In juli 2025 viel de Nederlandse industriële productie 1,1 % lager uit dan een jaar eerder, zo maakt het Centraal Bureau voor de Statistiek (CBS) bekend. In bijna de helft van alle bedrijfsklassen werd minder geproduceerd dan in juli 2024.

Van de acht grootste branches toonde de rubber- en kunststofindustrie met +7,2 % de sterkste groei. Transportmiddelen (+5,5 %) en reparatie & installatie van machines (+4,7 %) lieten op positieve wijze van zich spreken. De voedingsmiddelenindustrie bleef vrijwel stabiel (+0,1 %). Tegelijkertijd kende de chemie de grootste tegenslag: –7 % ten opzichte van een jaar eerder. Elektrische en elektronische apparaten zakten met –6 %, metaalproducten met –1,5 %, en machinemanufactuur met –0,7 %.

Wanneer naar de kortetermijn-ontwikkeling wordt gekeken op basis van seizoens- en kalender-gecorrigeerde cijfers, daalde de productie van juni naar juli met 1,4 %. De indexwaarde kwam uit op 102,0 (basisjaar 2021 = 100), ten opzichte van 103,4 in juni.

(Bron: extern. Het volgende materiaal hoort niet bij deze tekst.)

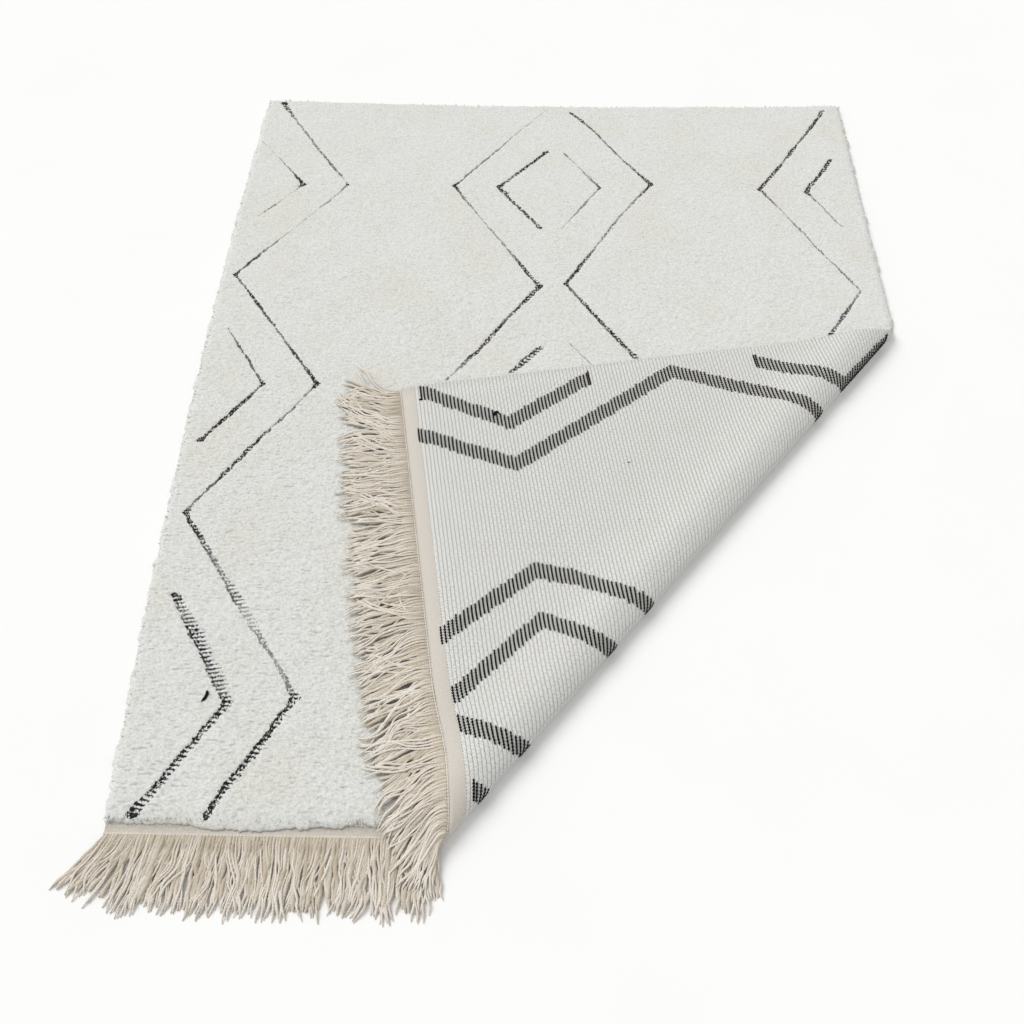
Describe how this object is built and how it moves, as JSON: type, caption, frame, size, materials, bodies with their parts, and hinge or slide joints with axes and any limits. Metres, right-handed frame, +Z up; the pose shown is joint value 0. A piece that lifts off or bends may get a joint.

Toch zijn er signalen die lichtpunt bieden: het producentenvertrouwen bleek in augustus minder negatief dan in juli. Ondernemers waren positiever over de verwachte bedrijvigheid en minder negatief over hun voorraad- en orderpositie.

De daling van juli maakt het fragiele herstel van de industrie duidelijk. Voor de metaalproductenindustrie betekent dit dat uitdagingen aanhouden: geen aanhoudend herstel, maar eerder een grillige rit waarin sectoren verschillend reageren.

Al met al is duidelijk dat de Nederlandse industrie in juli 2025 een terugslag kent. De metaalbranche zal scherp moeten blijven monitoren hoe vraag, vertrouwen en seizoenspatronen zich ontwikkelen om de fragiele balans in positieve richting te keren.